== Exercise brief ==
All of the data needs to be repeated exactly.

::::::::::

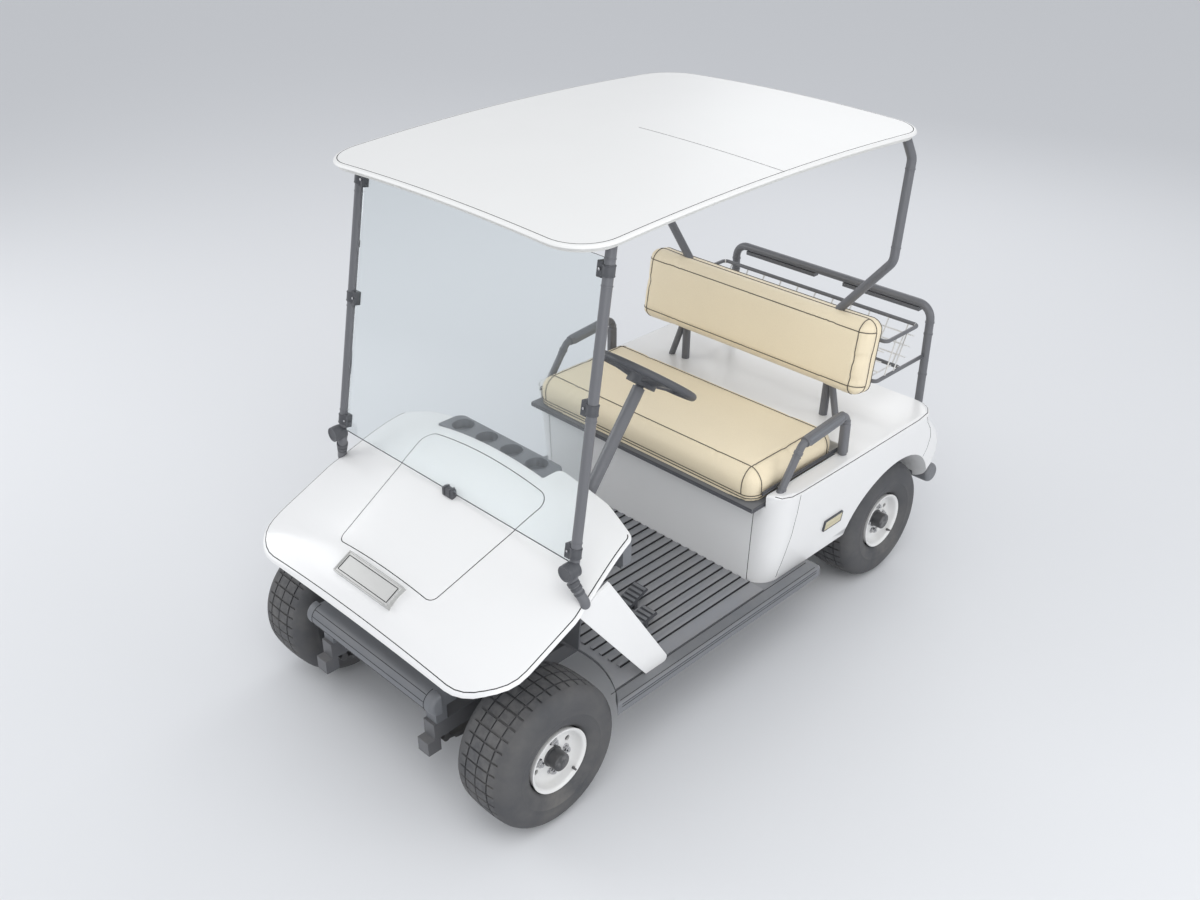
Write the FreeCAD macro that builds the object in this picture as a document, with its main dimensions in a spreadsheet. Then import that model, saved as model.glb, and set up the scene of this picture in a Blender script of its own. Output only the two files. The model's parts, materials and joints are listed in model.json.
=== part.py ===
import FreeCAD, Part
import Sketcher
import math
import os

# Two-seat golf cart.  Millimetres, +X to the cart's left, +Y to the rear, +Z up.
# The origin lies on the ground under the middle of the cart's bounding box.

doc = FreeCAD.newDocument("golf_cart")
V = FreeCAD.Vector

# ---------------------------------------------------------------- driving sizes
# Columns: name in the sheet, millimetres (degrees for angles).
SIZES = [
    # whole cart
    ("wheelbase", 1676.0), ("front_axle_y", -890.0), ("axle_height", 229.0),
    ("front_extent_y", -1146.0), ("rear_extent_y", 1146.0), ("gap", 0.3),
    # wheels
    ("tyre_radius", 229.0), ("tyre_width", 214.0), ("tyre_shoulder", 30.0),
    ("rim_radius", 104.0), ("rim_wall", 6.0), ("hub_bore", 13.0), ("disc_set_back", 45.0),
    ("front_wheel_x", 487.5), ("rear_wheel_x", 429.0),
    # steering
    ("kingpin_x", 362.0), ("kingpin_radius", 11.0), ("steer_clear_radius", 320.0),
    ("arm_reach", 130.0), ("arm_width", 22.0), ("tie_rod_drop", 78.0), ("tie_pin_radius", 7.0),
    ("pitman_x", 190.0), ("pitman_y", 90.0),
    ("column_radius", 19.0), ("column_x", 290.0), ("column_lean", 37.5),
    ("wheel_hub_y", -252.0), ("wheel_hub_z", 1108.0),
    ("steering_rim_radius", 153.0), ("steering_grip_radius", 11.5),
    # chassis
    ("rail_inner_x", 230.0), ("rail_width", 48.0), ("rail_low", 235.0), ("rail_high", 290.0),
    ("rail_rise", 90.0), ("cross_tube", 40.0), ("beam_low", 141.0), ("beam_high", 176.0),
    ("axle_tube_radius", 30.0), ("spring_width", 40.0), ("leaf_thick", 6.0), ("spring_eye_radius", 13.0),
    # floor and rockers
    ("floor_low", 290.5), ("floor_thick", 6.0), ("mat_thick", 5.0),
    ("rib_pitch", 38.0), ("rib_width", 12.0), ("rib_height", 5.0),
    ("rocker_outer_x", 597.0), ("rocker_width", 52.0), ("rocker_low", 262.0), ("rocker_high", 306.0),
    # front cowl, dash and bumpers
    ("cowl_thick", 16.0), ("cowl_sheet_half_x", 600.0), ("tray_top", 852.0), ("cup_radius", 36.0),
    ("bumper_half_x", 297.0), ("bumper_radius", 38.0), ("bumper_height", 380.0),
    ("bumper_centre_y", -1079.0), ("rear_bumper_radius", 37.0), ("rear_bumper_height", 294.0),
    # rear body
    ("shell_wall", 8.0), ("pod_front_y", 68.0), ("body_wide_x", 586.0), ("deck_height", 652.0),
    ("seat_ledge", 606.0), ("arch_radius", 272.0), ("bag_well_front_y", 1045.0), ("bag_well_half_x", 475.0),
    # seat
    ("seat_pan_thick", 15.0), ("seat_half_x", 512.0), ("seat_front_y", 14.0), ("seat_depth", 468.0),
    ("cushion_thick", 106.0), ("lid_hinge_y", 488.0), ("lid_hinge_z", 640.0),
    ("back_half_x", 508.0), ("back_height", 285.0), ("back_thick", 92.0),
    ("back_low_z", 792.0), ("back_low_y", 556.0), ("back_lean", 9.5), ("hip_tube_radius", 13.0),
    # roof, struts and windshield
    ("roof_half_x", 545.0), ("roof_front_y", -750.0), ("roof_rear_y", 745.0), ("roof_thick", 22.0),
    ("roof_edge_front", 1676.0), ("roof_edge_mid", 1705.0), ("roof_edge_rear", 1679.0),
    ("roof_crown", 18.0), ("roof_corner", 130.0),
    ("front_strut_radius", 14.5), ("rear_strut_radius", 15.0), ("brace_radius", 12.0),
    ("glass_thick", 5.0), ("knob_radius", 25.0),
    # bag rack and basket
    ("bag_tube_radius", 15.0), ("bag_post_x", 445.0), ("bag_bar_z", 965.0), ("bag_set_back", 74.0),
    ("basket_half_x", 443.0), ("basket_rim_z", 915.0), ("basket_low_z", 776.0),
    ("basket_wire_radius", 2.5), ("basket_tube_radius", 7.0), ("wire_pitch", 81.0),
]
sheet = doc.addObject("Spreadsheet::Sheet", "Sizes")
for row, (alias, value) in enumerate(SIZES, start=1):
    sheet.set("A%d" % row, alias)
    sheet.set("B%d" % row, repr(value))
    sheet.setAlias("B%d" % row, alias)
probe = doc.addObject("Spreadsheet::Sheet", "Probe")
doc.recompute()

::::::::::

== Answer below ==
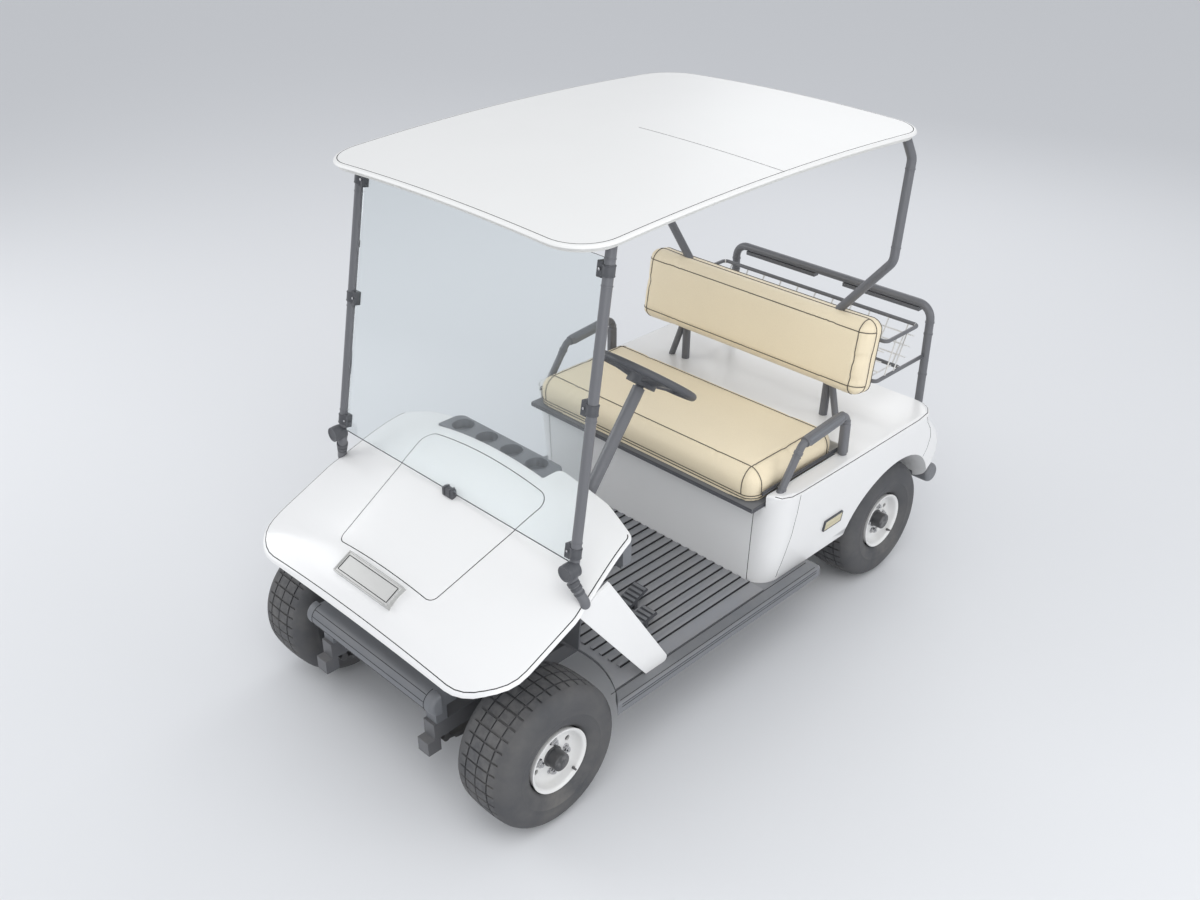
Write the FreeCAD macro that builds the object in this picture as a document, with its main dimensions in a spreadsheet. Then import that model, saved as model.glb, and set up the scene of this picture in a Blender script of its own. Output only the two files. The model's parts, materials and joints are listed in model.json.
=== part.py ===
import FreeCAD, Part
import Sketcher
import math
import os

# Two-seat golf cart.  Millimetres, +X to the cart's left, +Y to the rear, +Z up.
# The origin lies on the ground under the middle of the cart's bounding box.

doc = FreeCAD.newDocument("golf_cart")
V = FreeCAD.Vector

# ---------------------------------------------------------------- driving sizes
# Columns: name in the sheet, millimetres (degrees for angles).
SIZES = [
    # whole cart
    ("wheelbase", 1676.0), ("front_axle_y", -890.0), ("axle_height", 229.0),
    ("front_extent_y", -1146.0), ("rear_extent_y", 1146.0), ("gap", 0.3),
    # wheels
    ("tyre_radius", 229.0), ("tyre_width", 214.0), ("tyre_shoulder", 30.0),
    ("rim_radius", 104.0), ("rim_wall", 6.0), ("hub_bore", 13.0), ("disc_set_back", 45.0),
    ("front_wheel_x", 487.5), ("rear_wheel_x", 429.0),
    # steering
    ("kingpin_x", 362.0), ("kingpin_radius", 11.0), ("steer_clear_radius", 320.0),
    ("arm_reach", 130.0), ("arm_width", 22.0), ("tie_rod_drop", 78.0), ("tie_pin_radius", 7.0),
    ("pitman_x", 190.0), ("pitman_y", 90.0),
    ("column_radius", 19.0), ("column_x", 290.0), ("column_lean", 37.5),
    ("wheel_hub_y", -252.0), ("wheel_hub_z", 1108.0),
    ("steering_rim_radius", 153.0), ("steering_grip_radius", 11.5),
    # chassis
    ("rail_inner_x", 230.0), ("rail_width", 48.0), ("rail_low", 235.0), ("rail_high", 290.0),
    ("rail_rise", 90.0), ("cross_tube", 40.0), ("beam_low", 141.0), ("beam_high", 176.0),
    ("axle_tube_radius", 30.0), ("spring_width", 40.0), ("leaf_thick", 6.0), ("spring_eye_radius", 13.0),
    # floor and rockers
    ("floor_low", 290.5), ("floor_thick", 6.0), ("mat_thick", 5.0),
    ("rib_pitch", 38.0), ("rib_width", 12.0), ("rib_height", 5.0),
    ("rocker_outer_x", 597.0), ("rocker_width", 52.0), ("rocker_low", 262.0), ("rocker_high", 306.0),
    # front cowl, dash and bumpers
    ("cowl_thick", 16.0), ("cowl_sheet_half_x", 600.0), ("tray_top", 852.0), ("cup_radius", 36.0),
    ("bumper_half_x", 297.0), ("bumper_radius", 38.0), ("bumper_height", 380.0),
    ("bumper_centre_y", -1079.0), ("rear_bumper_radius", 37.0), ("rear_bumper_height", 294.0),
    # rear body
    ("shell_wall", 8.0), ("pod_front_y", 68.0), ("body_wide_x", 586.0), ("deck_height", 652.0),
    ("seat_ledge", 606.0), ("arch_radius", 272.0), ("bag_well_front_y", 1045.0), ("bag_well_half_x", 475.0),
    # seat
    ("seat_pan_thick", 15.0), ("seat_half_x", 512.0), ("seat_front_y", 14.0), ("seat_depth", 468.0),
    ("cushion_thick", 106.0), ("lid_hinge_y", 488.0), ("lid_hinge_z", 640.0),
    ("back_half_x", 508.0), ("back_height", 285.0), ("back_thick", 92.0),
    ("back_low_z", 792.0), ("back_low_y", 556.0), ("back_lean", 9.5), ("hip_tube_radius", 13.0),
    # roof, struts and windshield
    ("roof_half_x", 545.0), ("roof_front_y", -750.0), ("roof_rear_y", 745.0), ("roof_thick", 22.0),
    ("roof_edge_front", 1676.0), ("roof_edge_mid", 1705.0), ("roof_edge_rear", 1679.0),
    ("roof_crown", 18.0), ("roof_corner", 130.0),
    ("front_strut_radius", 14.5), ("rear_strut_radius", 15.0), ("brace_radius", 12.0),
    ("glass_thick", 5.0), ("knob_radius", 25.0),
    # bag rack and basket
    ("bag_tube_radius", 15.0), ("bag_post_x", 445.0), ("bag_bar_z", 965.0), ("bag_set_back", 74.0),
    ("basket_half_x", 443.0), ("basket_rim_z", 915.0), ("basket_low_z", 776.0),
    ("basket_wire_radius", 2.5), ("basket_tube_radius", 7.0), ("wire_pitch", 81.0),
]
sheet = doc.addObject("Spreadsheet::Sheet", "Sizes")
for row, (alias, value) in enumerate(SIZES, start=1):
    sheet.set("A%d" % row, alias)
    sheet.set("B%d" % row, repr(value))
    sheet.setAlias("B%d" % row, alias)
probe = doc.addObject("Spreadsheet::Sheet", "Probe")
doc.recompute()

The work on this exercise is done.